Most blogs have three colors: a primary color, secondary color, and CTA or call-out color. The first two colors are usually complimentary, while the CTA color may stand out more. For instance, if your site is mostly blues and greens, your CTA color may be a bright green, yellow, or orangey-red.

Choosing the right colors requires an understanding of color theory: the basics of the color wheel and color harmony, and the emotions colors provoke.  

Color Wheel

All of the colors in the world can be found on a color wheel.

Mix the three primary colors (red, yellow, blue), and you get secondary colors: orange, green, and purple. Mix the secondary colors with the primary colors, and you get tertiary colors like teal, blood orange, or lime green. 

Colors that are across from each other on the wheel are complementary colors that—you guessed it—complement each other. So if you want a high-contrast site where the colors mesh properly, you might choose purple and yellow, or teal and blood-orange. 

Colors that are next to each other are called analogous colors and will create a more soothing look because there is less contrast. If you have a serene brand, you might choose a few blues and greens that are near each other on the color wheel.

Choosing Colors

What emotions do you want to evoke? Warm colors evoke energy, action, and strength, while cooler colors soothe and calm. Consider your company’s brand when choosing which side of the color wheel to focus on.

If you like a set of colors, but they seem too loud, you can add white or black to the colors to create a lighter or darker version of the colors. Adding white to lighten the color is called a tint while adding black is a shade.

Whatever you do to one of the colors should be done to all of them to keep your colors in harmony. Having one shaded color mixed in with bright colors will look off to most viewers.
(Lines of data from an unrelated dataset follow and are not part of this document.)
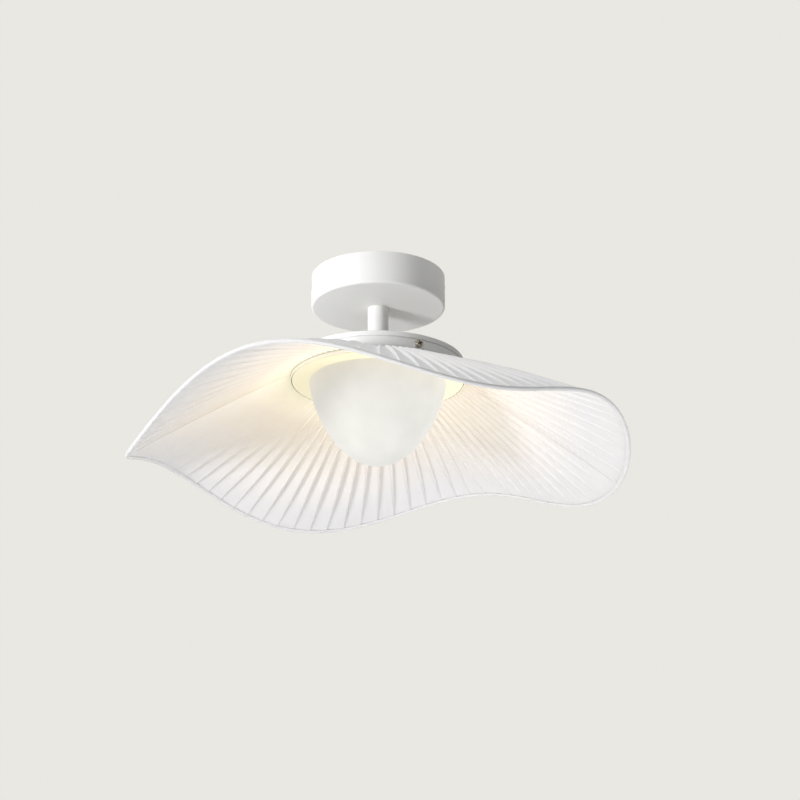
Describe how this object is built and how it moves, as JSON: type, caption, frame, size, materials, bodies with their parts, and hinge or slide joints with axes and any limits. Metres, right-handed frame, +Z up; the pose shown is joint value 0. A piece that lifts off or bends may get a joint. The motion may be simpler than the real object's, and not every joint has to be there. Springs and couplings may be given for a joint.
{
  "type": "pleated ceiling light",
  "caption": "Round ceiling cup and short stem carrying a flat lamp drum with an opal dome and a wide wavy pleated fabric shade.",
  "frame": {"origin": "centre of the bracket's top face, on the ceiling", "axes": "+Z up into the ceiling, the lamp hangs along -Z; the viewer of the picture is on -Y"},
  "size_m": [0.4462, 0.4582, 0.1935],
  "materials": {
    "painted_white": "fine matt white powder coat",
    "pan_white": "satin white paint, lit warm by the lamp",
    "zinc_steel": "bright zinc plate",
    "brass": "plain turned brass",
    "white_nylon": "moulded nylon",
    "cable_sheath": "smooth white PVC sheath",
    "earth_wire": "green and yellow PVC",
    "screw_nickel": "nickel plate, darkened in the recess",
    "aluminium_plate": "rolled sheet",
    "board_white": "white solder mask",
    "chip_phosphor": "yellow phosphor",
    "driver_case": "moulded case",
    "opal_diffuser": "satin opal acrylic",
    "pleated_fabric": "white linen-look fabric pressed on a stiff liner",
    "rim_tape": "woven white binding tape"
  },
  "bodies": {
    "fitting": {"ceiling_bracket": "zinc_steel", "terminal_block": "white_nylon", "terminal_screws": "brass", "earth_screw": "brass", "earth_lead": "earth_wire", "earth_tag": "brass", "ceiling_cup": "painted_white", "upper_nipple": "brass", "upper_washer": "zinc_steel", "upper_locknut": "brass", "nipple_bushes": "white_nylon", "stem": "painted_white", "supply_cable": "cable_sheath", "lower_nipple": "brass", "lower_washer": "zinc_steel", "lower_locknut": "brass", "drum_cap": "painted_white", "drum_wall": "painted_white", "bottom_pan": "pan_white", "pan_bushes": "zinc_steel", "heat_plate": "aluminium_plate", "standoffs": "brass", "plate_screws": "zinc_steel", "light_board": "board_white", "light_chips": "chip_phosphor", "board_plug": "white_nylon", "board_screws": "zinc_steel", "driver": "driver_case", "driver_screws": "zinc_steel", "board_lead": "cable_sheath"},
    "dome": {"opal_dome": "opal_diffuser"},
    "shade": {"shade_ring": "painted_white", "shade_front": "pleated_fabric", "shade_back": "pleated_fabric", "rim_wire": "zinc_steel", "rim_tape": "rim_tape"},
    "side_washer_1": {"side_washer_1": "screw_nickel"},
    "side_screw_1": {"side_screw_1": "screw_nickel"},
    "side_washer_2": {"side_washer_2": "screw_nickel"},
    "side_screw_2": {"side_screw_2": "screw_nickel"},
    "side_washer_3": {"side_washer_3": "screw_nickel"},
    "side_screw_3": {"side_screw_3": "screw_nickel"},
    "cup_screw_left": {"cup_screw_left": "screw_nickel"},
    "cup_screw_right": {"cup_screw_right": "screw_nickel"}
  },
  "joints": [
    {"name": "dome_twist", "type": "hinge", "parent": "fitting", "child": "dome", "pos_m": [0, 0, -0.102], "axis": [0, 0, -1], "range_deg": [0, 25]},
    {"name": "shade_turn", "type": "hinge", "parent": "fitting", "child": "shade", "pos_m": [0, 0, -0.102], "axis": [0, 0, 1], "continuous": true},
    {"name": "side_screw_1_out", "type": "slide", "parent": "fitting", "child": "side_washer_1", "axis": [0.454, -0.891, 0], "range_m": [0, 0.0035]},
    {"name": "side_screw_1_turn", "type": "hinge", "parent": "side_washer_1", "child": "side_screw_1", "pos_m": [0.03541, -0.0695, -0.0921], "axis": [0.454, -0.891, 0], "range_deg": [0, 1800]},
    {"name": "side_screw_2_out", "type": "slide", "parent": "fitting", "child": "side_washer_2", "axis": [0.5446, 0.8387, 0], "range_m": [0, 0.0035]},
    {"name": "side_screw_2_turn", "type": "hinge", "parent": "side_washer_2", "child": "side_screw_2", "pos_m": [0.04248, 0.06542, -0.0921], "axis": [0.5446, 0.8387, 0], "range_deg": [0, 1800]},
    {"name": "side_screw_3_out", "type": "slide", "parent": "fitting", "child": "side_washer_3", "axis": [-0.9986, 0.0523, 0], "range_m": [0, 0.0035]},
    {"name": "side_screw_3_turn", "type": "hinge", "parent": "side_washer_3", "child": "side_screw_3", "pos_m": [-0.07789, 0.00408, -0.0921], "axis": [-0.9986, 0.0523, 0], "range_deg": [0, 1800]},
    {"name": "cup_screw_left_out", "type": "slide", "parent": "fitting", "child": "cup_screw_left", "axis": [-1, 0, 0], "range_m": [0, 0.003]},
    {"name": "cup_screw_right_out", "type": "slide", "parent": "fitting", "child": "cup_screw_right", "axis": [1, 0, 0], "range_m": [0, 0.003]}
  ],
  "couplings": [
    {"joint": "side_screw_1_turn", "follows": "side_screw_1_out", "rad_per_m": 8976},
    {"joint": "side_screw_2_turn", "follows": "side_screw_2_out", "rad_per_m": 8976},
    {"joint": "side_screw_3_turn", "follows": "side_screw_3_out", "rad_per_m": 8976}
  ]
}
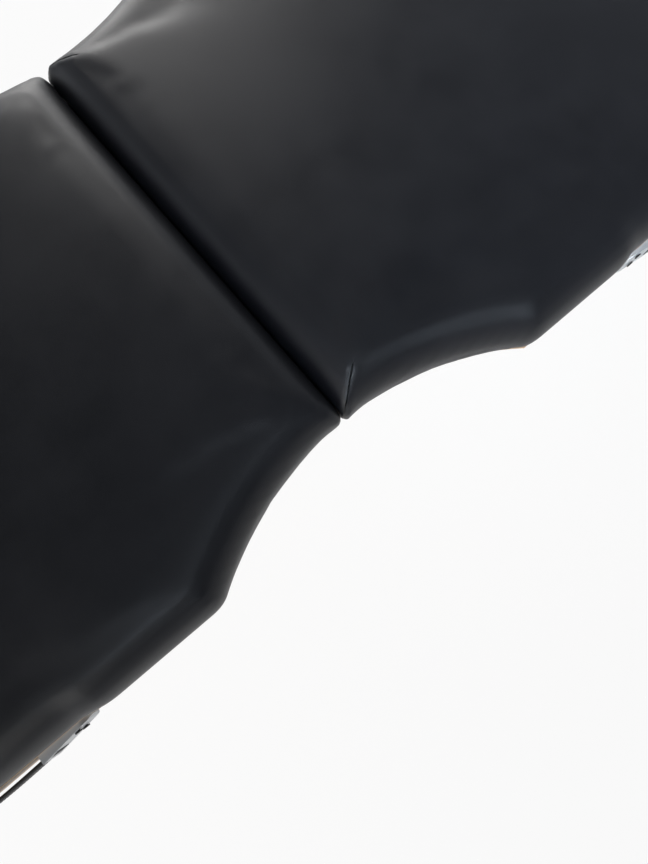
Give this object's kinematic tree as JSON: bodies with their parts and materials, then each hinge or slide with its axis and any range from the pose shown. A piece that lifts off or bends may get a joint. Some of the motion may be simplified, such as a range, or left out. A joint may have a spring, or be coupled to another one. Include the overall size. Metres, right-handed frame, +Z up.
{
  "type": "portable massage table",
  "caption": "Folding two-section massage table with black padded top, hourglass waist, wooden frame, folding legs of adjustable height and carry handles.",
  "frame": {"origin": "on the floor under the middle of the table, where the fold line crosses the table's length", "axes": "+X along the table towards the right section, +Y away from the side with the carry handles, +Z up"},
  "size_m": [1.851, 0.704, 0.6039],
  "materials": {
    "upholstery": "smooth black artificial leather, soft sheen, fine pore grain",
    "foam": "open-cell foam, hidden under the skin",
    "plywood": "thin plywood, clear matt",
    "beech": "oiled beech with fine flecks, satin",
    "zinc_steel": "bright zinc-plated steel",
    "silver_caps": "satin silver cast end caps",
    "dark_screws": "blackened cross-head screws",
    "strap": "black stitched carry strap",
    "knob_plastic": "black moulded hand knob",
    "foot_rubber": "black moulded rubber boot"
  },
  "bodies": {
    "left_section": {"left_cover": "upholstery", "left_foam": "foam", "left_deck": "plywood", "left_front_rail": "beech", "left_back_rail": "beech", "left_end_rail": "beech", "left_centre_rail": "beech", "left_hinge_brackets": "zinc_steel", "left_hinge_bolts": "zinc_steel", "left_handle_caps": "silver_caps", "left_handle_screws": "dark_screws", "left_handle_strap": "strap", "left_fold_leaves": "zinc_steel", "left_stay_hook_front": "zinc_steel", "left_stay_hook_back": "zinc_steel", "fold_pins": "zinc_steel", "latch_bases": "zinc_steel"},
    "right_section": {"right_cover": "upholstery", "right_foam": "foam", "right_deck": "plywood", "right_front_rail": "beech", "right_back_rail": "beech", "right_end_rail": "beech", "right_centre_rail": "beech", "right_hinge_brackets": "zinc_steel", "right_hinge_bolts": "zinc_steel", "right_handle_caps": "silver_caps", "right_handle_screws": "dark_screws", "right_handle_strap": "strap", "right_fold_leaves": "zinc_steel", "right_stay_hook_front": "zinc_steel", "right_stay_hook_back": "zinc_steel", "latch_keepers": "zinc_steel"},
    "left_leg_frame": {"left_leg_crossbar": "beech", "left_upper_leg_front": "beech", "left_upper_leg_back": "beech", "left_clamp_bolts": "zinc_steel"},
    "left_stays": {"left_stay_front": "zinc_steel", "left_stay_back": "zinc_steel"},
    "left_lower_leg_front": {"left_lower_leg_front": "beech", "left_foot_front": "foot_rubber"},
    "left_knob_front": {"left_knob_front": "knob_plastic"},
    "left_lower_leg_back": {"left_lower_leg_back": "beech", "left_foot_back": "foot_rubber"},
    "left_knob_back": {"left_knob_back": "knob_plastic"},
    "right_leg_frame": {"right_leg_crossbar": "beech", "right_upper_leg_front": "beech", "right_upper_leg_back": "beech", "right_clamp_bolts": "zinc_steel"},
    "right_stays": {"right_stay_front": "zinc_steel", "right_stay_back": "zinc_steel"},
    "right_lower_leg_front": {"right_lower_leg_front": "beech", "right_foot_front": "foot_rubber"},
    "right_knob_front": {"right_knob_front": "knob_plastic"},
    "right_lower_leg_back": {"right_lower_leg_back": "beech", "right_foot_back": "foot_rubber"},
    "right_knob_back": {"right_knob_back": "knob_plastic"},
    "latch_hook_front": {"latch_hook_front": "zinc_steel"},
    "latch_hook_back": {"latch_hook_back": "zinc_steel"}
  },
  "joints": [
    {"name": "table_fold", "type": "hinge", "parent": "left_section", "child": "right_section", "pos_m": [0, 0, 0.47484], "axis": [0, 1, 0], "range_deg": [0, 180]},
    {"name": "left_leg_fold", "type": "hinge", "parent": "left_section", "child": "left_leg_frame", "pos_m": [-0.815, 0, 0.52484], "axis": [0, -1, 0], "range_deg": [0, 98]},
    {"name": "left_stay_fold", "type": "hinge", "parent": "left_leg_frame", "child": "left_stays", "pos_m": [-0.84979, 0, 0.27727], "axis": [0, 1, 0], "range_deg": [0, 132.69]},
    {"name": "left_front_leg_slide", "type": "slide", "parent": "left_leg_frame", "child": "left_lower_leg_front", "axis": [-0.1392, 0, -0.9903], "range_m": [0, 0.14]},
    {"name": "left_front_knob_turn", "type": "hinge", "parent": "left_leg_frame", "child": "left_knob_front", "pos_m": [-0.9075, -0.187, 0.15411], "axis": [-0.9903, 0, 0.1392], "continuous": true},
    {"name": "left_back_leg_slide", "type": "slide", "parent": "left_leg_frame", "child": "left_lower_leg_back", "axis": [-0.1392, 0, -0.9903], "range_m": [0, 0.14]},
    {"name": "left_back_knob_turn", "type": "hinge", "parent": "left_leg_frame", "child": "left_knob_back", "pos_m": [-0.9075, 0.187, 0.15411], "axis": [-0.9903, 0, 0.1392], "continuous": true},
    {"name": "right_leg_fold", "type": "hinge", "parent": "right_section", "child": "right_leg_frame", "pos_m": [0.815, 0, 0.52484], "axis": [0, 1, 0], "range_deg": [0, 98]},
    {"name": "right_stay_fold", "type": "hinge", "parent": "right_leg_frame", "child": "right_stays", "pos_m": [0.84979, 0, 0.27727], "axis": [0, -1, 0], "range_deg": [0, 132.69]},
    {"name": "right_front_leg_slide", "type": "slide", "parent": "right_leg_frame", "child": "right_lower_leg_front", "axis": [0.1392, 0, -0.9903], "range_m": [0, 0.14]},
    {"name": "right_front_knob_turn", "type": "hinge", "parent": "right_leg_frame", "child": "right_knob_front", "pos_m": [0.9075, -0.243, 0.15411], "axis": [0.9903, 0, 0.1392], "continuous": true},
    {"name": "right_back_leg_slide", "type": "slide", "parent": "right_leg_frame", "child": "right_lower_leg_back", "axis": [0.1392, 0, -0.9903], "range_m": [0, 0.14]},
    {"name": "right_back_knob_turn", "type": "hinge", "parent": "right_leg_frame", "child": "right_knob_back", "pos_m": [0.9075, 0.243, 0.15411], "axis": [0.9903, 0, 0.1392], "continuous": true},
    {"name": "front_latch_turn", "type": "hinge", "parent": "left_section", "child": "latch_hook_front", "pos_m": [-0.922, -0.12, 0.51084], "axis": [-1, 0, 0], "range_deg": [0, 90]},
    {"name": "back_latch_turn", "type": "hinge", "parent": "left_section", "child": "latch_hook_back", "pos_m": [-0.922, 0.12, 0.51084], "axis": [1, 0, 0], "range_deg": [0, 90]}
  ],
  "couplings": [
    {"joint": "left_leg_fold", "follows": "table_fold", "ratio": 0.54444},
    {"joint": "left_stay_fold", "follows": "table_fold", "ratio": 0.73708},
    {"joint": "right_leg_fold", "follows": "table_fold", "ratio": 0.54444},
    {"joint": "right_stay_fold", "follows": "table_fold", "ratio": 0.73708}
  ]
}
It can be difficult for people not trained in color theory to choose a color scheme by hand, but luckily, there are a bunch of online tools that can create suggestions. Have your primary brand color ready to plug into the tools, so you can easily find the colors that complement it.

Where to Use Your Colors

Every color shouldn’t be everywhere at once. Less is more. Once you choose your colors, decide where they will appear, like this:

Primary Color

  • Logo
  • Menu tabs
  • Titles and headlines
  • Buttons

Secondary Color

  • Links
  • Current page indicator
  • Scroller
  • Design elements

Tertiary Color

  • Background

CTA Color

  • CTA buttons
  • CTA callout boxes

You may only have two colors, or you may have four colors. Make a list of all the design features on your site that can have color and divide them based on how much of each color you want to see on your site.

Add Calls-to-Action

If you plan to make money from your site—sales, ads, gaining clients—then you should have calls-to-action on your site. But before you ask people to buy your product or hire you in every blog post, it’s important to know the different types of actions you can ask your readers to take.

Sales focused CTAs may not always be your best option.

CTA Types

  • Buy our product
  • Contact us for a consultation or with questions
  • Hire us
  • Download reports and whitepapers
  • Share quotations, posts, infographics on social media
  • Sign up for our newsletter
  • Follow us on social media
  • Comment on the blog post
  • Read more content like this

When possible, your CTA should connect back to the content of your post. If you’ve created an infographic or a white paper related to your post’s content, then encouraging readers to download or share those assets is the best CTA because it gives both of you something useful. When they share your infographic, it will result in more incoming traffic to your site, and by filling out the form to download a white paper, they will be added to your database.

Not everyone is ready to buy your product, but by encouraging your readers to follow you on social media or sign up for your newsletter, you can continue to cultivate them as future clients. They’ll see all of your latest content and continuously come back to your site. When they do need the services you provide, you will be the first company that comes to mind. 

Smart CTAS

Not everyone coming to your site is in the same place in your funnel. If you have a database and a plugin that enables you to identify site visitors by different characteristics—their country, the site they’re coming from, device type, or database membership—then you can offer visitors dynamic CTAs.

Your website and database will serve the CTAs you deem most appropriate based on their relationship with you or other factors. For instance, newcomers will see a CTA that encourages them to follow you, people coming from a newsletter link will see sales related CTAs, and current customers will see CTAs that ask them to review or promote your company.

CTA locations

Most people wait until the end of the blog post to link to a CTA, but what if your reader doesn’t make it to the end of your post? By using a callout box or some other highlighting design feature, you can place a CTA in the article without interfering with the user experience.

Create a Unique Design

The basic WordPress blog templates are serviceable but to truly make an impact, you should consider investing in a unique design that will allow you to stand out from the crowd.

One of the posts we created for BOOM Designs is the perfect example of many different design features. 

Right away the post has an image at the top with a bold, eye-catching title font and design that’s easy to read and allows the company to have multiple lines of text.

In-line and offset callout boxes can be seen throughout the article to highlight important information and lists, allowing the readers’ eyes to skim the article easily.

The site uses black and white as the main colors with red as a secondary color used sparsely to denote indented, two-column sections that offer more information on the topic.

There also a few smaller design features in the post that make an impression, like the yellow that’s used as highlighting color behind their callout boxes and the arrow-like bullet points that add interest to their lists. 

Other Design Elements

We’ve covered a lot of design elements in this post, but with so many options to consider there isn’t room for them all, so we thought we’d add a few more for your consideration.

Bonus design ideas:

  • Change background colors, gradients between sections
  • Add logo/gradients/overlays to stock images to brand them
  • Add drop shadows to emphasize callout boxes or other elements
  • CTA’s that are boxed or have an image background with large clickable buttons
  • Inject color and design features into titles

Remember, your blog is one of the most important features of your website. The majority of your inbound traffic will enter through your blog posts, so they have to be full of useful information and designed to help you convert readers into customers. Invest in a beautiful, user-friendly design, and you’ll see the results in no time!